Moving on to my actual question: can you align xfs stripes to the md-raid striping? The answer seems to be no. After considerable googling, a lot of poking around and the like, it seems that xfs inteligently aligns itself when you build the fs directly on the partition. Indeed, ext4 does this, too. However once you layer lvm and luks in, xfs (and ext4) can no longer detect the partition stripe. By defining the stripe size when creating the xfs partition, you can specify a stripe width, you cannot however force the stripe to align. Some have suggested moving lvm, raid, and other headers to the end of partitions and then offsetting by 1MB (or some amount divisible by the stripe size), but there is no real guarantee that as lvm assigns more space to a volume it will do so in alignment with the raid stripe.

To clarify, this affects md-raid striped topologies with striping file systems. Just because I specified two drives in my question and comments revolved around that, this would crop up with 4 drives, 8 drives, or 800 drives. It would also appear in any raid setup that used striping, be it raid0, raid5, raid6, or raid10. This ultimately is the appeal of using systems like zfs or btrfs that integrate partitioning, device management/pooling, etc.

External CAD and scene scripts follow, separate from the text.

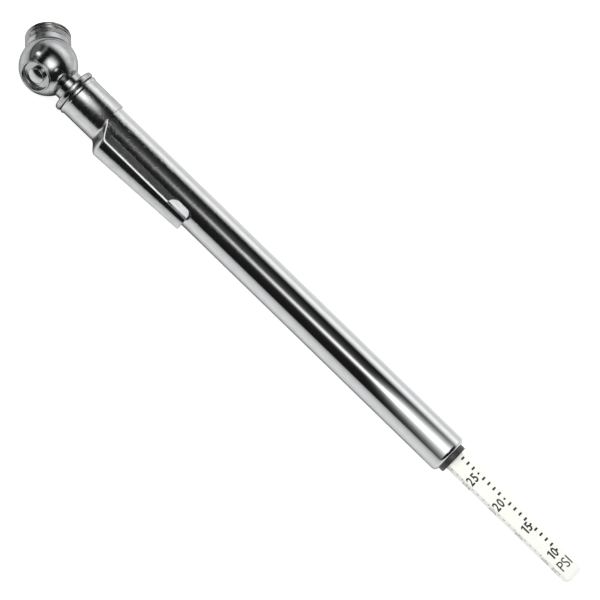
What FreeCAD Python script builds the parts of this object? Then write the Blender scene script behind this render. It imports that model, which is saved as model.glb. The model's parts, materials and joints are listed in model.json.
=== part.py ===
import FreeCAD, Part
import math
import os
import re

import Sketcher

# Pencil tire pressure gauge, as a parametric FreeCAD document.
#
# Row frame: millimetres, +Z up, +X along the tube from the head to the tip of the indicator bar.
# The origin is the centre of the chuck's mouth, where a tyre valve enters.
#
# Most pieces are modelled in the barrel's own frame, whose origin is the centre of the head's ball:
# its Z runs along the tube and its X points where the pocket clip and the bleed boss point.
# The pieces of the chuck are modelled in the chuck's frame: its origin is the mouth's centre and its
# Z runs out of the mouth. Two Placements carry both frames to the row frame.

App = FreeCAD

doc = App.newDocument("tire_pressure_gauge")


# ---------------------------------------------------------------- driving dimensions

SIZES = {
    "running_gap": (0.1, "radial clearance of a piece that slides"),
    "fit_gap": (0.03, "radial clearance of a piece that is pressed or screwed home"),
    # attitude
    "chuck_angle": (53.5, "degrees between the tube's axis and the chuck's, away from the tube"),
    "roll_angle": (11.0, "degrees that the gauge is rolled about its tube as it lies"),
    "bar_roll": (38.0, "degrees from the clip's direction to a face of the bar"),
    # head
    "ball_radius": (6.75, "ball of the head"),
    "chuck_reach": (9.0, "ball centre to the chuck's mouth"),
    "chuck_radius": (5.3, "outside of the chuck"),
    "boss_radius": (3.75, "outside of the bleed boss"),
    "boss_reach": (6.0, "ball centre to the boss's rim"),
    "dish_radius": (3.4, "dish in the boss's face"),
    "dish_depth": (1.3, "dish in the boss's face"),
    "dish_rounding": (0.5, "rounding of the dish's bottom edge"),
    "neck_radius": (3.55, "neck between ball and flange"),
    "neck_reach": (7.3, "ball centre to the flange"),
    "flange_radius": (5.5, "flange that stops the tube"),
    "flange_width": (1.5, "flange that stops the tube"),
    "flange_rounding": (0.6, "rounding of the flange's two edges"),
    "spigot_length": (8.0, "spigot inside the tube"),
    "air_radius": (1.25, "main air drilling, along the tube"),
    "vent_radius": (0.6, "air drilling beside the depressor pin"),
    "vent_offset": (1.5, "that drilling's distance from the chuck's axis"),
    # valve chuck
    "valve_radius": (4.1, "bore that takes the valve stem"),
    "valve_depth": (4.8, "mouth to the seal's face"),
    "ring_collar": (3.2, "ridged collar of the chuck ring, outside the casting"),
    "ring_radius": (4.65, "threaded sleeve of the chuck ring"),
    "ridge_pitch": (0.8, "ridges of the collar, counted from the mouth"),
    "ridge_depth": (0.22, "groove between two ridges"),
    "ridge_count": (3, "ridges of the collar"),
    "seal_width": (1.5, "thickness of the rubber seal"),
    "seal_hole": (2.2, "radius of the seal's hole"),
    "pin_radius": (0.8, "depressor pin"),
    "pin_seat": (1.5, "depth of the depressor pin's seat in the casting"),
    "nib_radius": (1.9, "outside of the bleed nib"),
    "nib_dome": (3.5, "radius of the dome on the nib's end"),
    "nib_reach": (6.2, "ball centre to the top of that dome"),
    "nib_stem_radius": (0.9, "stem of the bleed nib"),
    "nib_stem": (1.2, "length of that stem"),
    # gasket on the spigot
    "gasket_wire": (1.0, "diameter of the gasket's section"),
    "gasket_reach": (3.4, "tube's end to the gasket's groove"),
    "gasket_groove": (1.5, "width of the gasket's groove"),
    # tube
    "tube_radius": (4.75, "outside of the tube"),
    "tube_wall": (0.4, "wall of the tube"),
    "tube_length": (116.8, "length of the tube"),
    "tube_seat": (0.1, "flange to the tube's end"),
    # guide bushing
    "nose_radius": (3.65, "nose of the bushing, outside the tube"),
    "nose_length": (1.35, "nose of the bushing, outside the tube"),
    "nose_chamfer": (0.3, "edge of that nose"),
    "guide_length": (4.0, "shoulder of the bushing, inside the tube"),
    "leaf_width": (2.4, "brake leaf"),
    "leaf_thickness": (0.15, "brake leaf"),
    "leaf_length": (3.2, "brake leaf"),
    "leaf_bow": (0.3, "rise of the brake leaf"),
    # pocket clip
    "band_offset": (0.05, "tube's end to the clip's band"),
    "band_length": (9.5, "band of the clip"),
    "sheet": (0.4, "thickness of the clip's sheet"),
    "lip_radius": (0.25, "bead at the band's front edge"),
    "root_gap": (0.06, "band to tongue, where the tongue flexes"),
    "tongue_length": (28.4, "band to the tongue's tip"),
    "tongue_rise": (9.2, "tube's axis to the tongue's crown, at the top of its ramp"),
    "tongue_fall": (7.8, "tube's axis to the tongue's crown, at its tip"),
    "ramp_length": (3.4, "ramp from the band to the top"),
    "crown_radius": (3.92, "section of the tongue"),
    "root_width": (5.5, "width of the tongue at the top of its ramp"),
    "root_flare": (2.4, "extra width of the tongue where it meets the band"),
    "tip_width": (4.1, "width of the tongue at its tip"),
    "ear_length": (5.6, "turned-down ears at the tongue's tip"),
    "ear_inset": (0.1, "tongue's tip to its ears"),
    "ear_gap": (0.15, "ears to the tube"),
    # indicator
    "bar_side": (4.3, "side of the square bar"),
    "bar_proud": (37.4, "bar standing out of the bushing, as it lies at its reading"),
    "bar_length": (99.6, "length of the bar"),
    "bar_rounding": (1.2, "rounding of the bar's tip"),
    "tenon_radius": (1.5, "turned-down inner end of the bar"),
    "stop_radius": (3.2, "stop collar"),
    "stop_length": (3.2, "stop collar"),
    "cross_radius": (0.4, "cross pin of the stop collar"),
    # piston
    "hub_radius": (3.2, "hub of the piston, inside the spring"),
    "hub_length": (4.0, "hub of the piston, inside the spring"),
    "piston_flange": (1.2, "flange of the piston"),
    "cup_base": (0.9, "base of the cup"),
    "cup_lip": (2.6, "length of the cup's lip"),
    "cup_wall": (0.7, "wall of the cup's lip"),
    "plate_radius": (2.9, "plate inside the cup"),
    "plate_width": (0.6, "plate inside the cup"),
    "screw_radius": (1.0, "piston screw"),
    "screw_length": (4.2, "piston screw, under its head"),
    "screw_head_radius": (1.9, "head of the piston screw"),
    "screw_head": (1.0, "head of the piston screw"),
    "screw_slot": (0.5, "width and depth of the screw's slot"),
    "push_gap": (0.05, "piston's hub to the bar's stop"),
    # spring
    "wire_radius": (0.25, "wire of the main spring"),
    "coil_radius": (3.85, "main spring, to the middle of its wire"),
    "coil_count": (34, "turns of the main spring"),
    "washer_hole": (3.4, "hole of the spring's seat washer"),
    "washer_width": (0.5, "thickness of the spring's seat washer"),
}

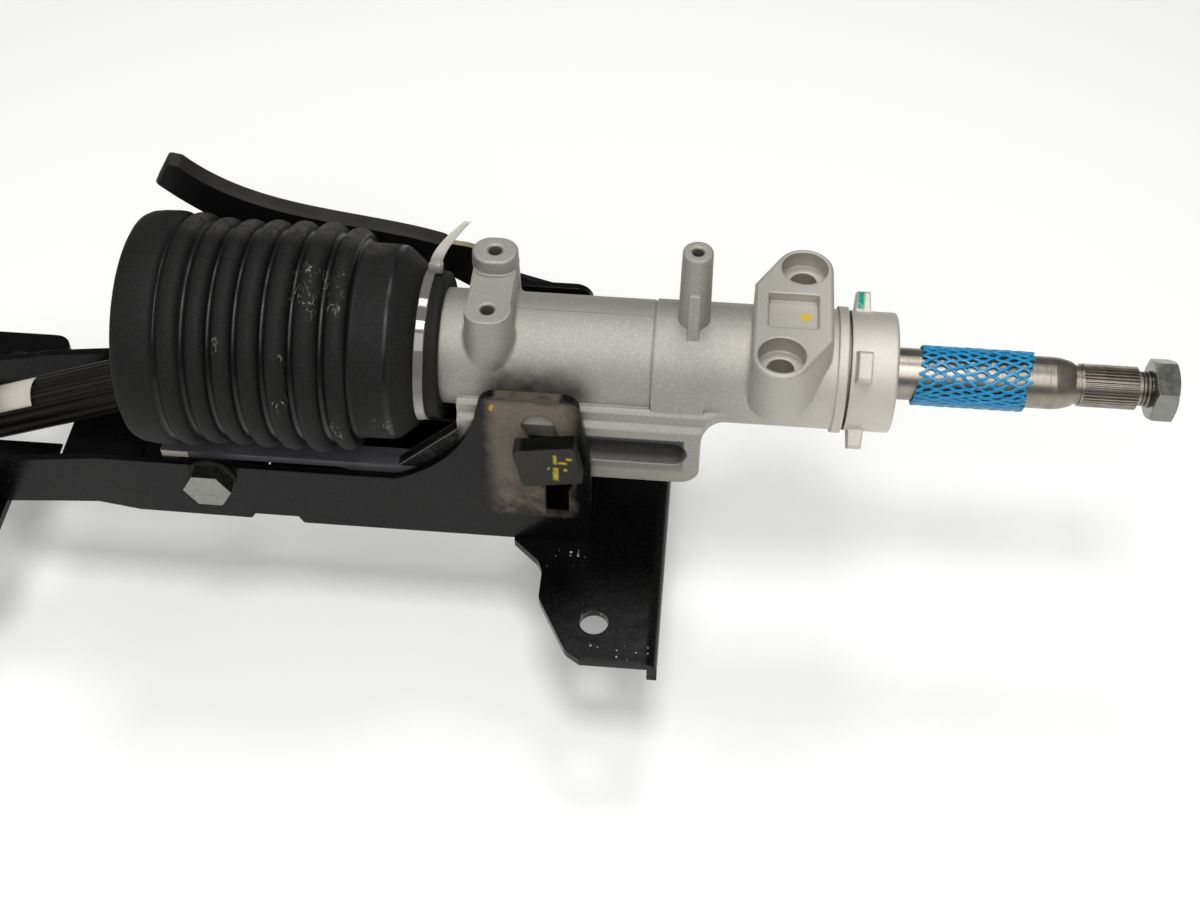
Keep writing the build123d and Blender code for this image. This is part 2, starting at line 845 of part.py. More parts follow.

So, what am I going to do? The stability and proven reliability of md-raid, lvm, and xfs are very appealing. The seek times associated with md-raid raid10 is not appealing. I will likely use the raid1 setting in lvm, which is well supported by my chosen os, centos. I will then create my lvm volumes and in those, create my luks volumes. On these, I will build by xfs file systems. These last two are a bit up in the air. The new encryption feature in ext4 is appealing, and I may replace the luks+xfs bits with encrypted ext4.